-- Supplied material --
>>>

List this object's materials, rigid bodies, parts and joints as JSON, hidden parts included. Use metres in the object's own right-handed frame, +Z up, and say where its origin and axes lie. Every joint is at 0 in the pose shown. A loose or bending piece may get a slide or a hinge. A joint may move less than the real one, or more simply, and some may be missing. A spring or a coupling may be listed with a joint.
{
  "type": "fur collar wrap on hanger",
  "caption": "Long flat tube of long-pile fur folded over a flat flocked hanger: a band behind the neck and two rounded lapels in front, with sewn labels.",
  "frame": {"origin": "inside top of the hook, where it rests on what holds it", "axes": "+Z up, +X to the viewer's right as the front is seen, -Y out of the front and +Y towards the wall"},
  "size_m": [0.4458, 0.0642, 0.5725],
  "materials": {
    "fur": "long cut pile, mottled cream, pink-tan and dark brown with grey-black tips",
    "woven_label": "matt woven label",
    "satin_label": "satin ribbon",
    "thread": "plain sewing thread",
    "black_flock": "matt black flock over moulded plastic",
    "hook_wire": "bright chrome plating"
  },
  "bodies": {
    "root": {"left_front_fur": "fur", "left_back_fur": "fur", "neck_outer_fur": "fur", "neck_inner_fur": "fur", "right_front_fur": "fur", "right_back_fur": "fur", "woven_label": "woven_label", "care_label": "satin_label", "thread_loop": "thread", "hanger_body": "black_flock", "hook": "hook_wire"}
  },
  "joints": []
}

<<<

-- What you should do --
Copy out every line of the data above, exactly as given.

-- Solved exercise --
List this object's materials, rigid bodies, parts and joints as JSON, hidden parts included. Use metres in the object's own right-handed frame, +Z up, and say where its origin and axes lie. Every joint is at 0 in the pose shown. A loose or bending piece may get a slide or a hinge. A joint may move less than the real one, or more simply, and some may be missing. A spring or a coupling may be listed with a joint.
{
  "type": "fur collar wrap on hanger",
  "caption": "Long flat tube of long-pile fur folded over a flat flocked hanger: a band behind the neck and two rounded lapels in front, with sewn labels.",
  "frame": {"origin": "inside top of the hook, where it rests on what holds it", "axes": "+Z up, +X to the viewer's right as the front is seen, -Y out of the front and +Y towards the wall"},
  "size_m": [0.4458, 0.0642, 0.5725],
  "materials": {
    "fur": "long cut pile, mottled cream, pink-tan and dark brown with grey-black tips",
    "woven_label": "matt woven label",
    "satin_label": "satin ribbon",
    "thread": "plain sewing thread",
    "black_flock": "matt black flock over moulded plastic",
    "hook_wire": "bright chrome plating"
  },
  "bodies": {
    "root": {"left_front_fur": "fur", "left_back_fur": "fur", "neck_outer_fur": "fur", "neck_inner_fur": "fur", "right_front_fur": "fur", "right_back_fur": "fur", "woven_label": "woven_label", "care_label": "satin_label", "thread_loop": "thread", "hanger_body": "black_flock", "hook": "hook_wire"}
  },
  "joints": []
}